What is community? Well, there are two communities. There is you and your friends and professional contacts. That's one. The other is the "community" critics or historians perceive as they look over at or back on you and your friends and others and form ideas of who and what was happening and give those thoughts labels and names and such. I think poets want to be perceived as important and therefore famous - or is it the reverse... - so perhaps they feel that if they demonstrate their connections - let's say, through readings - they are in effect telegraphing a name, a happening, an "ism" far into the future (or New York), a pattern of light that will fall on wide-open, impressionable history-writing eyes.
It's not so different with business trips and such. I return to the office to questions of How did it Go. It went Well. Met some Clients. Got a Little Work out of It. I have telegraphed and received confirmation. My receptor may not be a 25th Century Stanley Fish, but can I honestly pretend to control the difference, and am I so sure it matters who or when?

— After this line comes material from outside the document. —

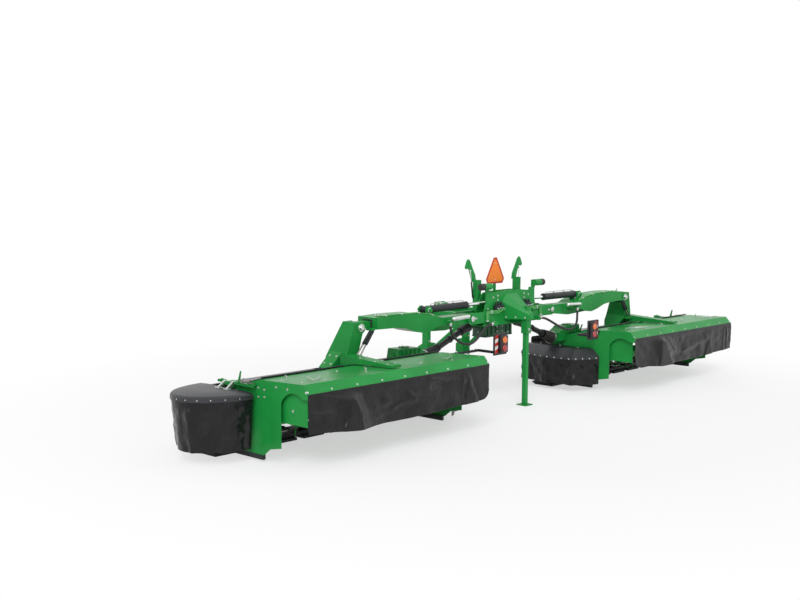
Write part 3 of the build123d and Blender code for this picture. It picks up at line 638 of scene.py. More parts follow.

Saturday, January 15, 2011
Mind at Work
This is what always happens.
Is it boredom or inspiration that compels me to understand the workings of my mind? It is in part a defensive labor. I confess that my mind has gotten me into the kinds of trouble that a person eventually tires of and decides he will quit. One makes these decisions independent of what one's mind is capable of deciding on one's behalf, all of which sounds to me like a plot engine for Hogan's Heroes, for reasons that elude me and which I will allow to scamper away for now.
Songs run through my mind. Songs I hear in spin class or remember from other contexts. Songs I like or which amuse me for whatever reason ("wooden ships - on the wa-ter ver-y freeee."), and perhaps music is the very thing to convey the impression that the mind, even in monitoring or betraying itself, is of itself and unified in itself. Though clearly this is not the case.
Form in poetry seems to me a similar fiction as is music in one's mind. The illusion of unity. The Santa Claus we cannot afford to disbelieve, not completely, lest we disavow "ourselves." Of course, the notion of oneself is a kind of illusion, an affect. A effective, necessary pretense. How else to take the stage and speak one's part?
What I am is what I say I shall will and do, more or less, for better or worse. But I fail. I learn, dragging my mind and body through and out the other side. I sleep and dream and try again tomorrow. I cannot imagine what I am in being before I will myself to being, or except in how I represent my being. So, I open bills and letters and decide a course of action, and any attempt to understand what I am doing is bound to the tangle of reductive factors and contingencies. I know no more of myself than in seeing what I do.
All this plays to poetry writing. I do not write when I sit and watch myself to write. Only when I willingly or am capable of willingly assuming the mantle of a Self do I write. At other times, I look at my work and wonder, How did I do this? The answer of course is that my Self did it. Talk to him. Or better yet, don't. Don't talk to him any more than is necessary.